The Corporate Finance team, a new strategic resource for Elementis, was formed and has demonstrated first class capabilities. Closure and integration of the acquisition of the chromium chemicals business of OxyChem has been completed in exemplary fashion.

The successful Six Sigma programme has delivered cost savings of over £3.0 million in 2002.

While environmental performance improved substantially, safety performance progressed only moderately and fresh initiatives are now being taken to raise standards to those of the industry leaders.

The global HR function has been co-ordinated, upgraded and aligned with the growth strategy. High standards in resourcing have been set and successfully implemented. Cross-business career progression has become more accessible and retention has been high.

IT activities have been rationalised and upgraded, some non-core processes outsourced and an effective global IT capability has been established.

Internal communication of the Elementis strategic direction and performance has enhanced employee confidence and commitment.

The recently strengthened internal legal function has delivered considerable value.

Risk management has been further upgraded and incorporated in routine management processes.

Strategy
Progress in the implementation of the growth strategy has been made in each of the four businesses.

Elementis Chromium acquired the chromium chemicals business of OxyChem, which includes the world's second largest production plant at Castle Hayne, North Carolina, US. This acquisition facilitated a rationalisation of capacity at our plant at Corpus Christi, Texas, US, made necessary by the likely restrictions on the use of chromated copper arsenate (CCA) in the US as announced by the US Environmental Protection Agency (EPA). The resulting annualised savings are now expected to exceed £13.0 million, of which at least half is expected to be achieved in 2003, and will considerably strengthen our competitive cost position.

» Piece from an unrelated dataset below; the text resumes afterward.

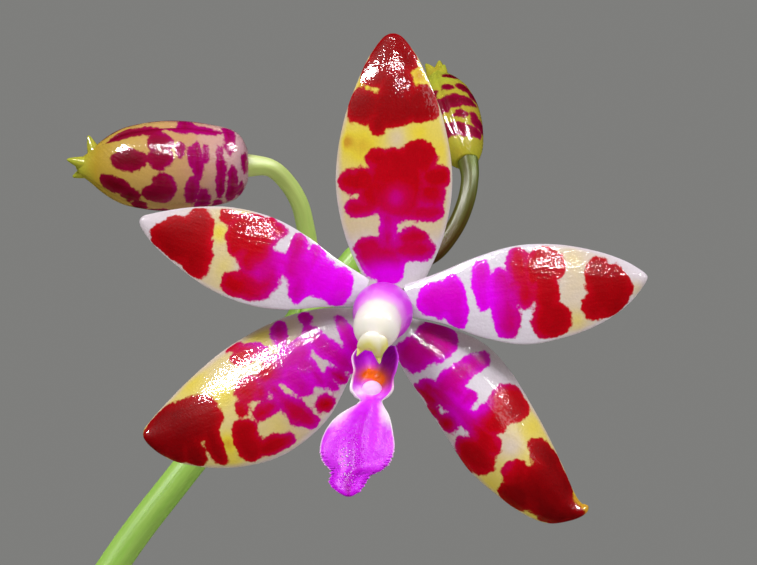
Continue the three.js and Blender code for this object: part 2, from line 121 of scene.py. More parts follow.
def noise(tree, place, scale, detail, roughness=0.5):
    # clouds of values from 0 to 1; three scales draw them out along the smallest
    if isinstance(scale, tuple):
        place, scale = addNode(tree, "Mapping", {"Vector": place, "Scale": scale}), 1
    inputs = {"Vector": place, "Scale": scale, "Detail": detail, "Roughness": roughness}
    return addNode(tree, "TexNoise", inputs)


def readField(tree, name):
    return addNode(tree, "Attribute", {}, attribute_name=name).outputs["Fac"]


def readTone(tree, name, cloud, strength):
    # a field made uneven by a cloud, up and down by half the strength
    return scaled(tree, cloud, strength, scaled(tree, readField(tree, name), 1, -strength / 2))


def ownPlace(tree, *names):
    # a place to draw on, from the piece's own measures in millimetres
    return addNode(tree, "CombineXYZ", {k: readField(tree, name) for k, name in enumerate(names)})


def newMaterial(name):
    # an empty material, its tree, and the place on the object in metres
    material = bpy.data.materials.new(name)
    material.use_nodes = True
    return material, material.node_tree, addNode(material.node_tree, "TexCoord", {}).outputs["Object"]


def finish(material, colour, values, height=None, strength=0, distance=0):
    # gives the shader its colour, its values and, from a height, a bump of so many metres
    tree = material.node_tree
    values = {"Base Color": colour, **values}
    if height is not None:
        bump = addNode(tree, "Bump", {"Height": height, "Strength": strength, "Distance": distance})
        values["Normal"] = bump
        if "Coat Weight" in values:
            values["Coat Normal"] = bump
    for key, value in values.items():
        setInput(tree, tree.nodes["Principled BSDF"], key, value)
    return material


def addObject(name, data):
    thing = bpy.data.objects.new(name, data)
    bpy.context.scene.collection.objects.link(thing)
    return thing


def pointAt(thing, place, target):
    place, target = np.array(place) / metre, np.array(target) / metre
    thing.location = place
    thing.rotation_euler = Vector(target - place).to_track_quat("-Z", "Y").to_euler()


def setStage():
    scene = bpy.context.scene
    scene.view_settings.view_transform = "Standard"
    scene.camera = camera = addObject("camera", bpy.data.cameras.new("camera"))
    camera.data.lens = view["lens"]
    camera.data.clip_start = 0.02
    place = flowerAt + view["offset"]
    pointAt(camera, place, place + [0, 1, 0])

    scene.world = world = bpy.data.worlds.new("studio")
    world.use_nodes = True
    setInput(world.node_tree, world.node_tree.nodes["Background"], "Color", view["world"])
    setInput(world.node_tree, world.node_tree.nodes["Background"], "Strength", view["worldStrength"])
    world.cycles_visibility.glossy = False  # no grey veil over the wet-looking reds

    for name, (place, target, size, power, lights) in lamps.items():
        lamp = addObject(name, bpy.data.lights.new(name, "AREA"))
        lamp.data.shape = "RECTANGLE"
        lamp.data.size, lamp.data.size_y = size[0] / metre, size[1] / metre
        lamp.data.energy = power
        lamp.data.spread = view["glossBeam"] if lights == "gloss" else np.pi
        lamp.visible_diffuse = lights != "gloss"  # a gloss lamp is seen only as a glint
        lamp.visible_glossy = lights != "tint"  # a tint lamp brightens without a glint
        pointAt(lamp, place, target)

    angle = turnOf(96)
    rim = np.stack([np.cos(angle), np.sin(angle), 0 * angle], -1) * view["floorRadius"] / metre
    mesh = bpy.data.meshes.new("floor")
    mesh.from_pydata(rim.tolist(), [], [list(range(96))])
    mesh.materials.append(finish(newMaterial("paleBackdropPaper")[0], view["floor"], {"Roughness": 0.9}))
    floor = addObject("floor", mesh)
    floor.visible_glossy = False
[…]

Elementis Specialties has outperformed competitors in certain key sectors, strengthened its R&D, licensing, business development and innovation capabilities, and made a small, strategic acquisition of a producer of organoclays in China.

Elementis Pigments is expanding its competitive Asia Pacific cost base to drive growth. The Board authorised an investment of £10.0 million in a world-scale particle manufacturing and finishing facility to be built at a new site at Taicang, near Shanghai, China, to supply growing demand in Asia-Pacific. Elementis Pigments divested its non-core anhydrous aluminium chloride business (AAC) and, on completion of a strategic review of its Birtley, UK site, closed its unprofitable zinc oxide operations there and the site is expected to return to profitability in 2003.

A new Managing Director was appointed for Specialty Rubber. The migration of high labour content product fabrication from the US and Europe to Malaysia has progressed.

Transforming Elementis
The management team is confident of its ability to deliver improved financial performance and profitable growth. Recognising the strong balance sheet and ability to continue to generate cash in a depressed market, the team has raised its sights with conviction and determination. Much remains to be done, but important steps have been taken on the path to transforming Elementis into a leading global specialty chemical company.